The focus was on the creative process, which provided an opportunity to experiment with game design both practically and professionally. The new driving force was game designer and lecturer Helene Vellevoog, who helped first-year students reach their first major project – a completely functional, personal, and playable game in the Unity engine. Under Helene's guidance, games were approached primarily as experience design – a personal, experimental, and sensitive medium, rather than just mechanical point-scoring systems.
During the work, students moved through the entire spectrum of game creation: from defining the target group and experience to game logic, narrative, visual language, sound, and technical implementation. The question was asked: what is a game that isn't just a collection of mechanisms, but a complete experience? A game that has the author's choice, perspective, emotion – something that doesn't exist without the person who created it.
Author-Centered Approach
The course's content renewal brought focus to the creative and conceptual aspects of game design. Students weren't required to create just working mechanics, but meaningful worlds – whether surreal wake-up simulations, existential labyrinths, or absurdist platform games. The results were games that were both technically complete and artistically distinctive. Some games made you laugh, some created a slight unease in your soul, some wouldn't let you rest – but none left you indifferent. This approach consciously stemmed from the idea that a game doesn't have to be just an interactive system but can be as expressive as a short film, comic, or poem.
It was through this approach that students managed to achieve true authorship – they weren't simply reproducing familiar mechanisms or currently popular games but brought something personal and perceptual into their games. The entire process was accompanied by continuous prototyping and testing, visual language development, learning technical software, and narrative tuning. Each student planned and managed their project work plan, received support from both the lecturer and coursemates. Learning occurred through doing, through failure, through discovery, and recognition.
Examples of Created Games
Mia Saar - Vator
"At the center of my game VATOR is a monster trapped in a mysterious elevator world. The player's goal is to travel through different floors, solve the puzzles that appear in them, and notice clues that will eventually help them find a way out of the elevator.
On each floor, the player meets new characters who provide hints about the next floor - the correct order of completing the floors is crucial. The game ends when the player has correctly completed all necessary floors, but in the end credits, a question remains: did the player escape the elevator? Was it ever possible? It's a point-and-click style horror game, whose artistic style and atmosphere are created to induce claustrophobia and anxiety in the player, as if they were trapped in a closed elevator themselves."

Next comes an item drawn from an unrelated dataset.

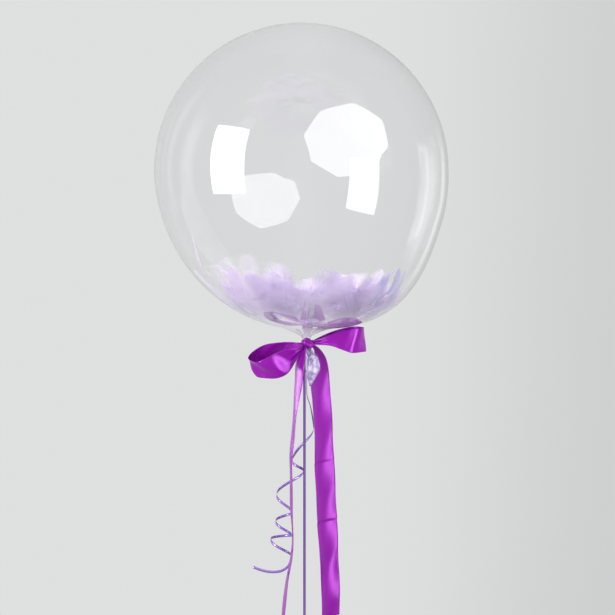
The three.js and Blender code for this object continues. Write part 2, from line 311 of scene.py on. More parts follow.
def small_knot(centre, radii, turns=18, rows=12):
    """A lump of tightly wound strip: an egg with grooves that run round it on the slant."""
    down = np.linspace(0.04, math.pi - 0.04, rows)
    turn = np.linspace(0, 2 * math.pi, turns)
    down, turn = np.meshgrid(down, turn, indexing="ij")
    swell = 1 + GROOVE_DEPTH * np.cos(6 * down + turn)
    return np.stack([centre[0] + radii[0] * swell * np.sin(down) * np.cos(turn),
                     centre[1] + radii[1] * swell * np.sin(down) * np.sin(turn),
                     centre[2] + radii[2] * np.cos(down)], axis=-1)


tether_run, tether_loop = tether_line()
facing_front = np.tile([1.0, 0.0, 0.0], (len(tether_run), 1))
on_edge = np.tile([0.0, 1.0, 0.0], (len(tether_loop), 1))
tether = make_from_grids(
    "tether",
    [ribbon_grid(tether_run, facing_front, CURLING_WIDTH),
     ribbon_grid(tether_loop, on_edge, CURLING_WIDTH * 0.6),
     small_knot((0, 0, KNOT_HEIGHT), (4.0 * MM, 3.2 * MM, 3.8 * MM))],
    CURLING_THICKNESS, CURLING_RIBBON)
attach(tether, BODY)
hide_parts("tether_ribbon")

# %% [markdown]
# The tie itself is the same strip wound tightly round the gathered film. It is a strip laid along a helix,
# and together with the tether it stands in for the tether's solid.

# %% Tie round the neck
WRAP_CENTRE = np.array([4.2, -9.1, 547]) * MM
WRAP_RADII = (6.9 * MM, 8.2 * MM)
WRAP_TURNS = 3.25
WRAP_STEPS = 90
WRAP_RISE = 2.2 * MM


def tie_grid():
    turn = np.linspace(0, WRAP_TURNS * 2 * math.pi, WRAP_STEPS)
    radius = np.linspace(*WRAP_RADII, WRAP_STEPS)
    rise = WRAP_RISE * np.sin(turn * 0.55)
    line = np.stack([radius * np.cos(turn), radius * np.sin(turn), rise], axis=1) + WRAP_CENTRE
    return ribbon_grid(line, np.tile([0.0, 0.0, 1.0], (WRAP_STEPS, 1)), CURLING_WIDTH * 0.8)


tie = make_from_grids("tie_wrap", [tie_grid()], CURLING_THICKNESS, CURLING_RIBBON)
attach(tie, BODY)
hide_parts("tether_ribbon")
print("tie turns:", WRAP_TURNS)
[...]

Mia-Mai Roosberg - Apple Peel
"Apple Peel is a 2D point-and-click video game with a unique visual style focused on morality-based storytelling. The game centers on three characters: the narrator, you (the player), and a dog. The action takes place in a lonely forest, creating an atmosphere that is simultaneously both bleak and tense, yet at times humorous and ironic. The game's philosophical core idea focuses on choices and human innate curiosity, including dark themes in the story where emphasis is placed on the illusion of choice versus actual choice.
We all need to take responsibility for our decisions in life and notice when it's better to draw the line. If something isn't right, there's really no one to blame but yourself. Even if things get out of your control, you're the one who decides how to respond to it all. The game has atmospheric sound design that includes forest sounds, various sound effects, and my own vocals to enhance the eerie atmosphere.
The overall experience is designed to create discomfort and mysteriousness while maintaining player attention through psychological elements and storytelling. The narrator has been given phrases from both pop and literary culture as well as religious texts. The game's design includes several conscious choices that might initially seem random or go unnoticed. Their symbolic meaning is left for everyone to figure out on their own."

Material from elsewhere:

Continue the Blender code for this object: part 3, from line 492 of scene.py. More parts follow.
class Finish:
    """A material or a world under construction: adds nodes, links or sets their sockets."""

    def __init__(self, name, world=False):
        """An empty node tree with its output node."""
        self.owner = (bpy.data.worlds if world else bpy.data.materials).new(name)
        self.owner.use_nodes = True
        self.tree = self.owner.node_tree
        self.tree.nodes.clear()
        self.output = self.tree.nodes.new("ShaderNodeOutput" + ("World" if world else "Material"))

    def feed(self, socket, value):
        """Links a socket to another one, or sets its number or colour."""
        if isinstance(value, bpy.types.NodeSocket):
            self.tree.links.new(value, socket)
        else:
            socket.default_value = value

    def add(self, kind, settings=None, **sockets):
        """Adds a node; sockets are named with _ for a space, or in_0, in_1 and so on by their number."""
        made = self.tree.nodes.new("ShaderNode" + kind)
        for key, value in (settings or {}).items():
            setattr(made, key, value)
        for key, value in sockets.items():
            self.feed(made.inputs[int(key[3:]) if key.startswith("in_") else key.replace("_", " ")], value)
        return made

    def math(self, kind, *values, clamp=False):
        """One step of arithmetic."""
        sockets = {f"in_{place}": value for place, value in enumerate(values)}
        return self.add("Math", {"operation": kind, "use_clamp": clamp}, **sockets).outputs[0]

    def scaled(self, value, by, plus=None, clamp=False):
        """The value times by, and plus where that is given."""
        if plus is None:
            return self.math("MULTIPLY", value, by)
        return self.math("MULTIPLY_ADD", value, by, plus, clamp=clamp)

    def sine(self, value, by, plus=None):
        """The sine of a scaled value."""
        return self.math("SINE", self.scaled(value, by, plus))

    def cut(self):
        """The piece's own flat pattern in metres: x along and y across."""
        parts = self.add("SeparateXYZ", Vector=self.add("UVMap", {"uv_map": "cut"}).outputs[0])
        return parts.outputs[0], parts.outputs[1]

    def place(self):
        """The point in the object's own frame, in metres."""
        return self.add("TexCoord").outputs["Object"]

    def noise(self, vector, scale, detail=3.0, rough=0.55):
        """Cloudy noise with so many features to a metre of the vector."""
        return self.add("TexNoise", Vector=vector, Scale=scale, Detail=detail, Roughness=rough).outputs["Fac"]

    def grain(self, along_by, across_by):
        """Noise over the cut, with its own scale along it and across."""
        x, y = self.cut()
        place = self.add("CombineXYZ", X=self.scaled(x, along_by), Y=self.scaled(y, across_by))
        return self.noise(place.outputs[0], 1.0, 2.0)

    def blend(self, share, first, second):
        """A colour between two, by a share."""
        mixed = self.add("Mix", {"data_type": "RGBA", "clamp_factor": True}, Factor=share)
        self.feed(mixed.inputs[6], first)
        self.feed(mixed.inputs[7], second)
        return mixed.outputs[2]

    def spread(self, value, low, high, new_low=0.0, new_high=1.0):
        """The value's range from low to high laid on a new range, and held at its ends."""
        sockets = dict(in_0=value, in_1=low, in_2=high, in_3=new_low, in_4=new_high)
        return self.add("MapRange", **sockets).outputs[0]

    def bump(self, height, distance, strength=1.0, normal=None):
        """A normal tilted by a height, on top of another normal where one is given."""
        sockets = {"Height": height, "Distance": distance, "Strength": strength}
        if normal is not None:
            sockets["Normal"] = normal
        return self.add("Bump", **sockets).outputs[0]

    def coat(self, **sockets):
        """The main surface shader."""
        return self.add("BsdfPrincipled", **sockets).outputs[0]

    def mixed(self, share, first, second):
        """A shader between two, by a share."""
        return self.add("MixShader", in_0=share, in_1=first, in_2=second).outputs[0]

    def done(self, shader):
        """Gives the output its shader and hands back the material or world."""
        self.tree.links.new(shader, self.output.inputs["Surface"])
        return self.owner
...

Alex Kristjan Lumi - One Bad Dream
"The game One Bad Dream is a moral choice game where the main character must choose between good and bad. In their dream, they see what would happen if they had made a bad choice in a critical situation. The game pressures the protagonist from beginning to end, until the breaking point where one small situation can lead to a fateful decision that determines their future - and you, as the player, get to decide over it.
The game's illustrations use a 'Soviet-era' or post-Soviet aesthetic to create a depressive and melancholic mood. Although the game's universe is contemporary, the action takes place in an oppressive and gloomy mood-creating environment. Let's just say the game is still in development, but I've already received quite good feedback, which is good to move forward with."


Karoliine Hirmat - Ultimate Cake
"My project Ultimate Cake is an entertaining game with cute visuals. The idea is to find ingredients from the kitchen and by collecting and baking them, prepare something truly tasty, which a world-famous chef then tries and gives their evaluation. Ultimate Cake was inspired by the game Bartender: The Right Mix."



In Conclusion
The game wasn't simply an end product in this course, but a method – a way to think, express, and test ideas in an interactive and dynamic space. Game design is one of the most direct forms of experience design, where the user doesn't watch from the side but participates. That's why game design holds an important position in our curriculum and invites students to discover creativity that can become both personal and social expression.